What to log when a test fails

When an extension-based AI agent test fails, screenshots alone are often not enough. You want logs that tell you which surface failed and in what order events happened.

Capture these artifacts when possible:

  • Page screenshot.
  • Side panel screenshot, if available.
  • Console logs.
  • Network failures.
  • Extension or agent action trace.
  • The sequence of surface transitions, for example page opened, panel opened, overlay injected, action confirmed.

If your agent emits structured events, make them easy to read in test output. A small JSON event log can save hours during triage.

{ “events”: [ { “surface”: “page”, “type”: “detected_target”, “ts”: 1710000001 }, { “surface”: “panel”, “type”: “opened”, “ts”: 1710000002 }, { “surface”: “injected”, “type”: “rendered”, “ts”: 1710000003 }, { “surface”: “page”, “type”: “action_confirmed”, “ts”: 1710000004 } ] }

That kind of trace makes it much easier to separate UI bugs from reasoning bugs.

Common failure modes to test on purpose

A good test suite should deliberately break the happy path. For AI agents that use browser extensions, the most important failure modes are often integration-related.

1. Navigation during a task

What happens if the user navigates while the panel is open? Does the agent recover, cancel, or continue with stale context?

2. DOM re-render after injection

If the target page re-renders, does the injected control disappear, duplicate itself, or remain attached?

3. Permission refusal

If the extension needs host permissions or clipboard access and the user declines, does the agent present a useful fallback?

4. Focus switching

Does the side panel lose state when focus moves to the page? Some browser UIs behave differently when they are not active.

5. Cross-origin content

If the page contains iframes or embedded apps, can the agent distinguish between top-level page actions and frame-scoped actions?

6. Partial completion

If the agent completes step 1 and fails on step 2, can it resume safely, or does it repeat step 1 and create a duplicate action?

These are not edge cases in real use, they are the cases that typically reveal whether the workflow is production safe.

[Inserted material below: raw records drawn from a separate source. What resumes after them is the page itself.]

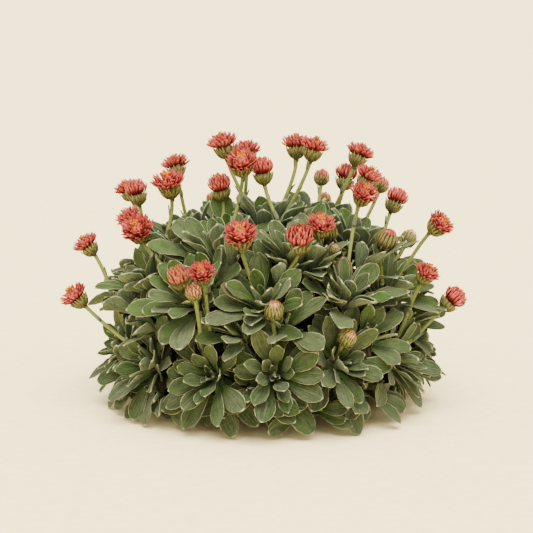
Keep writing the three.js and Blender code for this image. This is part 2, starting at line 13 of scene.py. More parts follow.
import bpy
import numpy as np
from mathutils.bvhtree import BVHTree
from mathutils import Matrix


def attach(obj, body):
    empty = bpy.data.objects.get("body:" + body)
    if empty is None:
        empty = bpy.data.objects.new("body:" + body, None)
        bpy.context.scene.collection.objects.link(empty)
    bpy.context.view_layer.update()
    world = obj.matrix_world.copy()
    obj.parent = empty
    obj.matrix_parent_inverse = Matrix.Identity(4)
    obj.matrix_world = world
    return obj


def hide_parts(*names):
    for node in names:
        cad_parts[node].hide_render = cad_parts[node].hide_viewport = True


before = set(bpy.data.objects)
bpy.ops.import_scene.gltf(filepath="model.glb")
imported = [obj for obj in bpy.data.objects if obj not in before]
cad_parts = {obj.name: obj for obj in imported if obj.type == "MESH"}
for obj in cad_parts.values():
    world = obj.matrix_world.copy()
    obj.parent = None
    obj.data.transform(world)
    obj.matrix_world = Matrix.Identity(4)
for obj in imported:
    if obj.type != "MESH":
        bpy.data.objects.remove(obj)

Array = np.ndarray
Colour = tuple[float, float, float, float]
Material = bpy.types.Material
Socket = bpy.types.NodeSocket
Wire = Any

MM = 0.001
BODY = "root"
GOLDEN_TURN = math.pi * (3 - math.sqrt(5))
UP = np.array([0.0, 0.0, 1.0])
EAST = np.array([1.0, 0.0, 0.0])
WORD = 0xFFFFFFFF
HASH_START = 0x9E3779B9
HASH_FACTORS = (0x85EBCA6B, 0xC2B2AE35)

log = logging.getLogger("pussytoes")


def chance(*keys: int) -> float:
    """Draws a number that depends on whole-number keys alone.

    Args:
        keys: Whole numbers that name the draw.

    Returns:
        A number from 0 to 1.
    """
    mixed = HASH_START
    for key in keys:
        mixed = ((mixed ^ (key & WORD)) * HASH_FACTORS[0]) & WORD
        mixed ^= mixed >> 13
        mixed = (mixed * HASH_FACTORS[1]) & WORD
        mixed ^= mixed >> 16
    return mixed / (WORD + 1)


def sway(amount: float, *keys: int) -> float:
    """Draws a number between minus and plus half an amount, fixed by its keys."""
    return amount * (chance(*keys) - 0.5)


def unit(vector: Array) -> Array:
    """Scales a vector, or each row of several, to length one."""
    return vector / np.linalg.norm(vector, axis=-1, keepdims=True)


def leaning(tilt: float, toward: float) -> Array:
    """Gives the direction some degrees from upright to a compass side, 0 along +X and 90 along +Y."""
    away, side = math.radians(tilt), math.radians(toward)
    return np.array([math.sin(away) * math.cos(side), math.sin(away) * math.sin(side), math.cos(away)])


def beside(axis: Array) -> Array:
    """Gives a direction square to an axis, which turns smoothly with it."""
    return unit(np.cross(UP + 0.3 * axis[[1, 2, 0]], axis))


def eased(value: Array, low: float, high: float) -> Array:
    """Rises smoothly from 0 at low to 1 at high."""
    share = np.clip((value - low) / (high - low), 0, 1)
    return share * share * (3 - 2 * share)


def linear(red: int, green: int, blue: int) -> Colour:
    """Turns a colour as seen on a screen, 0 to 255, into the renderer's linear one."""
    shares = [value / 255 for value in (red, green, blue)]
    return (*(s / 12.92 if s <= 0.04045 else ((s + 0.055) / 1.055) ** 2.4 for s in shares), 1.0)


@dataclass(frozen=True)
class Track:
    """Places along a path, with the directions ahead, across and out of the face at each."""

    point: Array
    ahead: Array
    across: Array
    face: Array


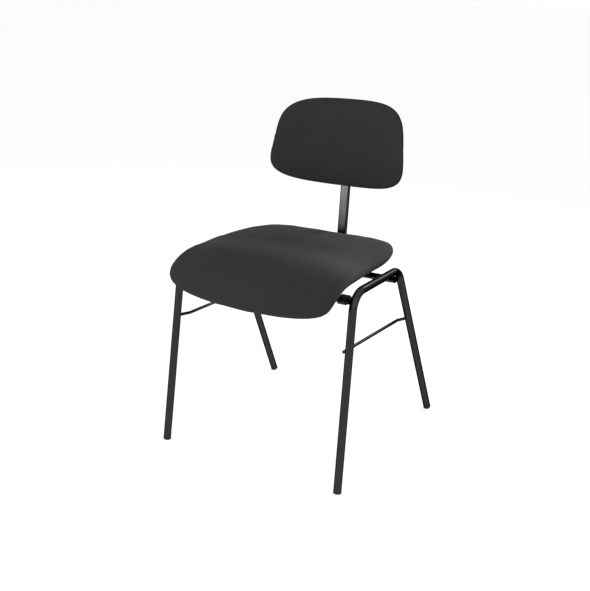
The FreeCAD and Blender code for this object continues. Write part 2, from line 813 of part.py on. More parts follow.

Build tests around contracts, not implementation details

If the browser extension is an agent controller, your tests should verify contracts between components. For example:

  • Opening the extension from the toolbar should create a visible side panel.
  • Reading the page should produce a structured summary.
  • Clicking an injected action should modify the page in a known way.
  • The panel should reflect the latest page context after navigation.

Avoid testing internal message formats unless those formats are part of your public contract. Otherwise, your tests will fail every time you refactor the implementation.

This is the same principle that underpins good software testing in general, the test should tell you whether the system behaves correctly from the outside, not merely whether it still looks like the old code path. For background, see software testing and test automation.

A CI strategy that catches browser-extension regressions early

Because extension behavior depends on browser version, permissions, and UI timing, continuous integration should run more than one kind of test. A practical setup includes:

  • Fast unit tests for agent logic.
  • Integration tests for content script and side panel interactions.
  • End-to-end browser tests for critical flows.
  • A small set of failure-path tests that run on every PR.

If you already use continuous integration, place the most stable browser tests in the main pipeline and quarantine highly environment-sensitive tests until the workflow is hardened.

Here is a simple GitHub Actions example that runs browser tests in CI:

name: browser-agent-tests
on: [push, pull_request]

jobs: test: runs-on: ubuntu-latest steps: - uses: actions/checkout@v4 - uses: actions/setup-node@v4 with: node-version: 20 - run: npm ci - run: npx playwright install –with-deps - run: npm test

If your extension tests require a custom browser launch, make sure the CI environment loads the unpacked extension consistently and documents any permissions or sandbox flags.

A checklist for reliable browser extension testing for AI agents

Use this as a pre-merge review list:

  • Are the page, panel, and injected surfaces all represented in the test plan?
  • Do tests assert visible outcomes, not only internal events?
  • Are selectors stable and intent-based where possible?
  • Do waits depend on readiness states instead of arbitrary delays?
  • Are navigation, focus loss, and permission refusal tested?
  • Is there a clear artifact trail for debugging failures?
  • Do the tests check recovery, not only success?

If you can answer yes to most of these, your suite is probably in the right shape.

When to mock, when to test the real browser

Not every test needs a full browser with the real extension loaded. Use mocks when you want to validate agent logic in isolation, such as deciding which action to take after parsing a page summary. Use a real browser when you need confidence in messaging, DOM injection, permissions, or cross-surface state changes.

A practical division is:

  • Mock the model and external APIs when you want deterministic reasoning tests.
  • Use the real browser when you want to validate extension UI, messaging, and actual page interaction.
  • Use both for end-to-end acceptance tests on the most important flows.

That split keeps your suite fast enough to run often while still catching the bugs that only appear in a real browser environment.

Final thoughts

To test AI agents that use browser extensions well, you need to think in terms of surfaces, transitions, and recovery. The page, the side panel, and the injected controls are all part of the user experience, and each one can fail independently. Good tests do more than confirm that a click happened, they prove that the agent understood context, moved through the right surfaces, and left the system in a valid state.

If you design your browser extension testing for AI agents around explicit readiness signals, stable contracts, and failure-path coverage, you will catch the kinds of regressions that matter most, especially as the agent grows more autonomous and the UI becomes more distributed.

The goal is not to test every possible browser interaction. The goal is to make the important multi-surface workflows trustworthy enough that product teams can iterate without guessing whether the agent still behaves correctly.